Begin Extracted records

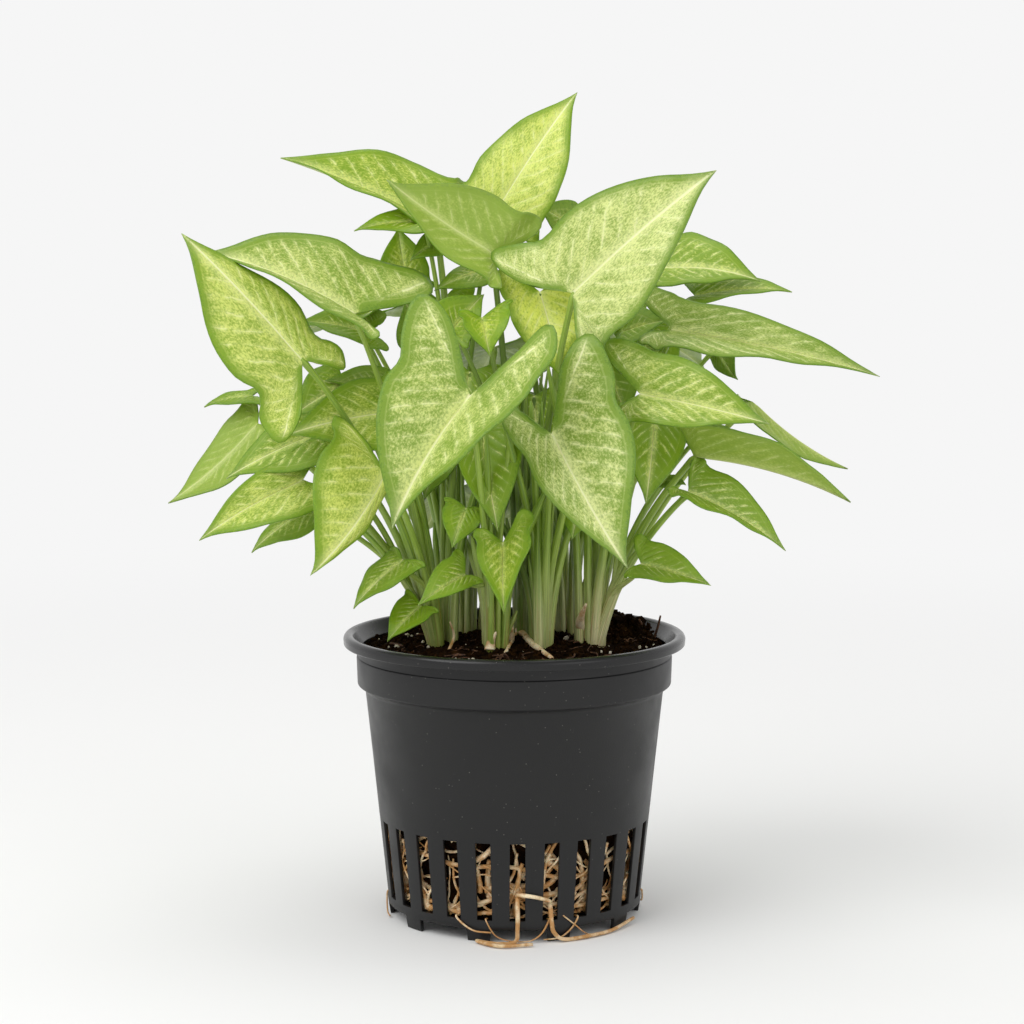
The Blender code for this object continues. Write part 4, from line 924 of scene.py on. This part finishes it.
def outlinePoints(count):
    line = smoothLine([Vector((x, y)) for x, y in leaf["outline"]], 12)
    lengths = [0.0]
    for a, b in zip(line, line[1:]):
        lengths.append(lengths[-1] + (b - a).length)
    points = [line[0]]
    for k in range(1, count + 1):
        want = lengths[-1] * k / (count + 0.35)
        after = next(i for i, length in enumerate(lengths) if length >= want)
        part = (want - lengths[after - 1]) / (lengths[after] - lengths[after - 1])
        points.append(line[after - 1].lerp(line[after], part))
    return points


def rearPoints(blade):
    turn = math.radians(blade["turn"])
    out = ringPoint(1.0, turn)
    side = Vector((-math.sin(turn), math.cos(turn), 0))
    heart = out * blade["radius"] + Vector((0, 0, blade["height"]))
    flat = math.sqrt(blade["length"] ** 2 - blade["drop"] ** 2)
    tip = heart + out * flat - Vector((0, 0, blade["drop"]))
    across, back = (share * blade["length"] for share in leaf["rearLobe"])
    lift = Vector((0, 0, leaf["rearLift"]))
    lobes = [heart + side * across * sign - out * back + lift for sign in (1, -1)]
    return heart, tip, lobes


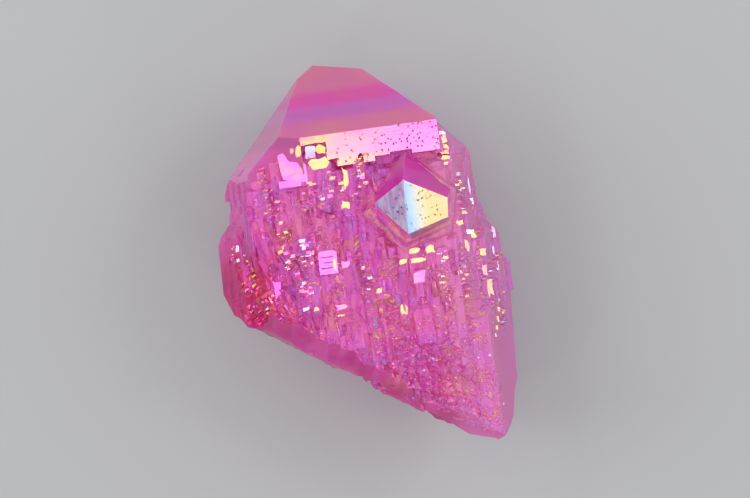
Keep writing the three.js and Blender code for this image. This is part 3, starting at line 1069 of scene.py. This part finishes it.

End Extracted records

Objective -
Tell how many lines hold the string "this", giving the number and nothing else.

Full output -
2